◆ Written task: Tally every line of the listing below that holds "type", then give the tally alone.

■ ■ ■

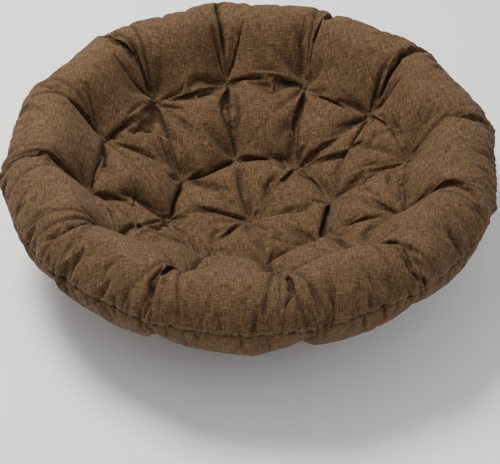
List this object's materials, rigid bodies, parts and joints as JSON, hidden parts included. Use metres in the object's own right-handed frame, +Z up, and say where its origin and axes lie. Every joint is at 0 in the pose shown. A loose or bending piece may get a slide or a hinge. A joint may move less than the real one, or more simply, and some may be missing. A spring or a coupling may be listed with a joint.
{
  "type": "chair seat pad",
  "caption": "Round, deeply tufted seat pad in woven fabric, dished to lie in a bowl chair, with a rolled rim and a sewn edge.",
  "frame": {"origin": "on the surface that the pad lies on, under the middle tuft", "axes": "+Z up out of the dish, -Y to the front of the chair, +X to the sitter's left when facing the front"},
  "size_m": [1.1998, 1.1996, 0.3673],
  "materials": {
    "fabric": "matte",
    "fill": "matte",
    "seam_thread": "matte",
    "topstitch_thread": "matte",
    "button": "satin",
    "twine": "matte"
  },
  "bodies": {
    "root": {"face_panel": "fabric", "back_panel": "fabric", "fibre_fill": "fill", "seam_thread": "seam_thread", "edge_topstitch": "topstitch_thread", "face_button_middle_01": "button", "face_button_inner_01": "button", "face_button_inner_02": "button", "face_button_inner_03": "button", "face_button_inner_04": "button", "face_button_inner_05": "button", "face_button_inner_06": "button", "face_button_inner_07": "button", "face_button_inner_08": "button", "face_button_outer_01": "button", "face_button_outer_02": "button", "face_button_outer_03": "button", "face_button_outer_04": "button", "face_button_outer_05": "button", "face_button_outer_06": "button", "face_button_outer_07": "button", "face_button_outer_08": "button", "face_button_outer_09": "button", "face_button_outer_10": "button", "face_button_outer_11": "button", "face_button_outer_12": "button", "back_buttons_middle": "button", "back_buttons_inner": "button", "back_buttons_outer": "button", "tuft_twine_middle_01": "twine", "tuft_twine_inner_01": "twine", "tuft_twine_inner_02": "twine", "tuft_twine_inner_03": "twine", "tuft_twine_inner_04": "twine", "tuft_twine_inner_05": "twine", "tuft_twine_inner_06": "twine", "tuft_twine_inner_07": "twine", "tuft_twine_inner_08": "twine", "tuft_twine_outer_01": "twine", "tuft_twine_outer_02": "twine", "tuft_twine_outer_03": "twine", "tuft_twine_outer_04": "twine", "tuft_twine_outer_05": "twine", "tuft_twine_outer_06": "twine", "tuft_twine_outer_07": "twine", "tuft_twine_outer_08": "twine", "tuft_twine_outer_09": "twine", "tuft_twine_outer_10": "twine", "tuft_twine_outer_11": "twine", "tuft_twine_outer_12": "twine"}
  },
  "joints": []
}
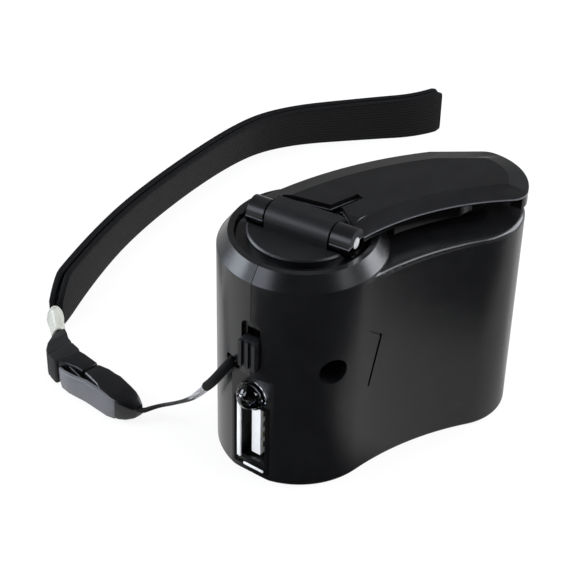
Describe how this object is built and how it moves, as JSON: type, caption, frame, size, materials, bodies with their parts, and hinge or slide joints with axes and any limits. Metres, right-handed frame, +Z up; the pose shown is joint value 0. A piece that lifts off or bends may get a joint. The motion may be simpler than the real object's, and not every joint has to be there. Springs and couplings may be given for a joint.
{
  "type": "hand crank phone charger",
  "caption": "Bean-shaped hand crank phone charger: fold-flat crank arm on a round turret, upright USB socket, lamp, slide switch and a webbing wrist strap on a small side-release buckle.",
  "frame": {"origin": "on the base plane, below the axis of the round turret that carries the crank", "axes": "+Z up out of the turret; +X from the turret along the housing towards its small end; the hollow side of the bean faces -Y"},
  "size_m": [0.1146, 0.1087, 0.0504],
  "materials": {
    "housing_black": "semi-gloss moulded",
    "screw_steel": "zinc plated",
    "turret_black": "fine satin",
    "pin_steel": "plain",
    "shaft_steel": "ground",
    "bush_white": "acetal",
    "arm_black": "semi-gloss moulded",
    "knob_black": "satin",
    "gear_white": "acetal",
    "plate_grey": "moulded",
    "motor_steel": "plated sheet",
    "magnet_grey": "ferrite",
    "cap_white": "nylon",
    "contact_gold": "plated",
    "usb_steel": "nickel plated",
    "usb_white": "moulded",
    "lamp_clear": "clear epoxy",
    "board_green": "solder mask",
    "switch_case_steel": "plated",
    "switch_black": "satin",
    "capacitor_black": "sleeved",
    "ferrite_grey": "ferrite",
    "chip_black": "moulded",
    "wire_red": "pvc",
    "wire_black": "pvc",
    "cord_black": "braided",
    "webbing_black": "woven",
    "ferrule_white": "moulded",
    "buckle_black": "moulded"
  },
  "bodies": {
    "housing": {"front_shell": "housing_black", "rear_shell": "housing_black", "housing_screw": "screw_steel", "top_bush": "bush_white", "lower_bush": "bush_white", "gear_axles": "shaft_steel", "lower_gear_plate": "plate_grey", "upper_gear_plate": "plate_grey", "plate_screws": "screw_steel", "motor_screws": "screw_steel", "motor_can": "motor_steel", "motor_magnets": "magnet_grey", "motor_end_cap": "cap_white", "motor_terminals": "contact_gold", "usb_shell": "usb_steel", "usb_tongue": "usb_white", "usb_contacts": "contact_gold", "led_lens": "lamp_clear", "led_leads": "screw_steel", "main_board": "board_green", "switch_case": "switch_case_steel", "capacitor": "capacitor_black", "inductor": "ferrite_grey", "regulator_chip": "chip_black", "rectifier_diodes": "chip_black", "motor_wire_a": "wire_red", "motor_wire_b": "wire_black", "lanyard_cord_a": "cord_black", "lanyard_cord_b": "cord_black", "lanyard_bar": "screw_steel", "wrist_strap": "webbing_black", "strap_link": "webbing_black", "strap_ferrule": "ferrule_white", "buckle_socket": "buckle_black", "buckle_plug": "buckle_black"},
    "rotor": {"rotor_disk": "turret_black", "crank_shaft": "shaft_steel", "drive_gear": "gear_white", "hinge_pin": "pin_steel"},
    "arm": {"crank_arm": "arm_black", "knob_pin": "screw_steel"},
    "knob": {"crank_knob": "knob_black"},
    "switch": {"switch_knob": "switch_black"},
    "first_gear": {"first_step_gear": "gear_white"},
    "second_gear": {"second_step_gear": "gear_white"},
    "motor_rotor": {"motor_shaft": "shaft_steel", "motor_pinion": "gear_white"}
  },
  "joints": [
    {"name": "rotor_spin", "type": "hinge", "parent": "housing", "child": "rotor", "pos_m": [0, 0, 0.0436], "axis": [0, 0, 1], "continuous": true},
    {"name": "arm_fold", "type": "hinge", "parent": "rotor", "child": "arm", "pos_m": [-0.00081, -0.00059, 0.0478], "axis": [0.5878, -0.809, 0], "range_deg": [0, 175]},
    {"name": "knob_spin", "type": "hinge", "parent": "arm", "child": "knob", "pos_m": [0.031, 0.002, 0.045], "axis": [0, 0, 1], "continuous": true},
    {"name": "switch_slide", "type": "slide", "parent": "housing", "child": "switch", "axis": [0, 0, 1], "range_m": [0, 0.0028]},
    {"name": "first_gear_spin", "type": "hinge", "parent": "housing", "child": "first_gear", "pos_m": [0.0137, 0.0012, 0], "axis": [0, 0, 1], "continuous": true},
    {"name": "second_gear_spin", "type": "hinge", "parent": "housing", "child": "second_gear", "pos_m": [0.02414, 0.00374, 0], "axis": [0, 0, 1], "continuous": true},
    {"name": "motor_spin", "type": "hinge", "parent": "housing", "child": "motor_rotor", "pos_m": [0.0315, 0, 0.02], "axis": [0, 0, 1], "continuous": true}
  ],
  "couplings": [
    {"joint": "first_gear_spin", "follows": "rotor_spin", "ratio": -4},
    {"joint": "second_gear_spin", "follows": "rotor_spin", "ratio": 11.636},
    {"joint": "motor_spin", "follows": "rotor_spin", "ratio": -31.03}
  ]
}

■ ■ ■

◆ Output: 10